Mrs. Hodges loved journalism, the analytical, in-depth kind (what is often called "alternative" in today's world because the usual kind is so surface and dull). We didn't have a high-school newspaper, but she set it up so that we could publish the NCHS Countdown (we were The Rockets; get it?) in the local Neshoba Democrat. It wasn't exactly investigative journalism, but we shook a few trees along the way.
With her guidance, I wrote sassy columns about race relations, equal rights for women, why watching too much television melts the brain. (Maybe I didn't use those words then. Maybe I did). I wrote a scathing piece about people who want "something for nothing" (thinking back, I think she instilled a touch of libertarianism and a lot of Puritan work ethic in me). My pal Joey and I wrote pro-con columns that got me in trouble: Even though I worked near full-time at a restaurant during school, I wrote the con side in a debate over "Should high school students work after school?" The shop teacher (who coordinated one of those school-to-work programs) called me to his classroom to berate me in front of his students. I'm happy to report that, after Mrs. Hodges briefed me on what to say, I stood by my right to write what I wanted. I calmed down irate cafeteria ladies after one of my writers dissed the hamburgers. I became a confidante to my principal after school board members told him they didn't want to see five black basketball players on the court at the same time.
But Mrs. Hodges wasn't the only teacher who saved me: so did Mrs. Salter, the mother of Clarion-Ledger columnist Sid Salter. Today, when I write a piece challenging weak media coverage of an important issue, Sid can blame his mama. She told me to speak up—and she taught me, simply, that you cannot write well if you do not read good writing, and a lot of it.
Mrs. Salter was softer in appearance than Mrs. Hodges; I don't remember her ever wearing black. The daughter of a poor sharecropper herself, she believed in me. She knew my home life was rough: divorces and alcoholism and not much money. She knew when I came to homeroom late that I might have been scrubbing pizza pans until midnight at Pasquale's to help my mama pay the house note. Like Mrs. Hodges, she came up with all sorts of affirmative actions to help me believe in myself and my abilities, to help me catch up. She loaned me books and helped me research colleges. She helped me apply for the Stennis Scholarship in Political Science that would help me afford Mississippi State—the same one that had paid for Sid's education at MSU.
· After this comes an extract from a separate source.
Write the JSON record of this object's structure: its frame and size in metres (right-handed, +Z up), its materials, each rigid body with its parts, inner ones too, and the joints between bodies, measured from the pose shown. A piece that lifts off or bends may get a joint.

Like some of the young people I meet now, she and Mrs. Hodges knew that I was at a crossroads. I could pursue education by any means necessary, or I could end up in a dead-end job, bitter because I couldn't exercise my brain or have the confidence to reach for my dreams.
These two women were not the only great mentors of my life: There has been a series since them—probably because those women taught me to seek out the magical power of mentoring and being mentored. They also taught me that you have to show up in order to be helped—that is, hard work is not a curse; it is a blessing, and it will always pay off if you allow it to. They taught me to prefer essay questions, to have compassion for others, that writing well attracts people who like good writing, that respect begets respect, not to under-estimate Mississippians, to ignore mean people and negativity, to be willing to change my mind, the nobility in scrubbing pizza pans, and to treat others as I would like them to treat me. That is, they taught me good morals, and if I haven't always heeded the lessons, I always come back to them.
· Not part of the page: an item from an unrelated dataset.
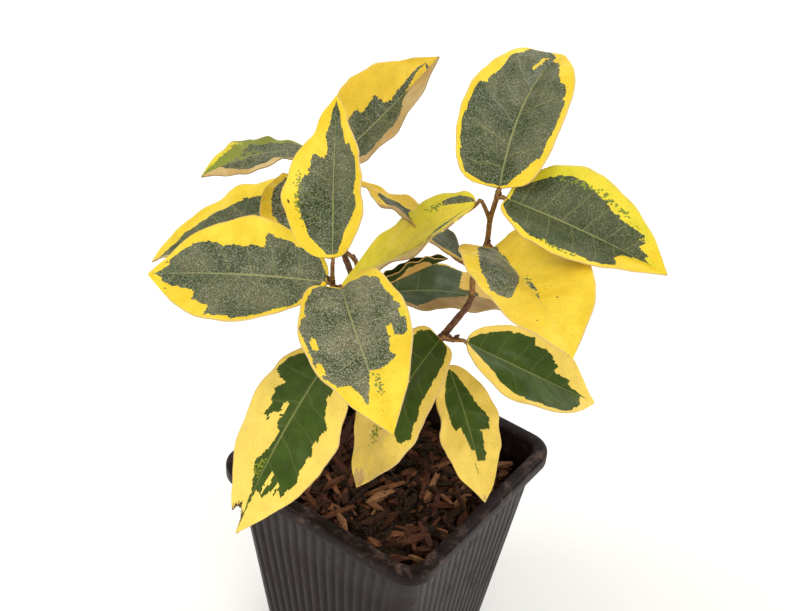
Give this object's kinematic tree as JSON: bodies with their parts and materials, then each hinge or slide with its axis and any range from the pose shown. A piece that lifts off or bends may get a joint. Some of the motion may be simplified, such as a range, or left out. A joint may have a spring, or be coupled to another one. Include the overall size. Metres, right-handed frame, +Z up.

The greatest lesson, though, that Mrs. Hodges and Mrs. Salter taught me was rather subversive, especially in today's world: Support public education at any and all costs. Both these women have moved on to that special place in heaven reserved for teachers, but I will do whatever I can to ensure that their work lives on. It's the best way I know to repay my debt.
Donna: That article was superb.... It was so positive and heart touching. I'm going to find out for sure, but I believe Mrs. Salter is still alive. If so, I'll send a copy to her. She would love to read it.
Lisa Kennedy Perkins
- Lisa Kennedy Perkins
Thanks, Lisa. Actually Mrs. Salter is afflicted with Alzheimer's and has very little memory, her family says. She is living in an assisted-living facility and can no longer read or comprehend. You could say the dear woman has gone on to that special place a little ahead of schedule.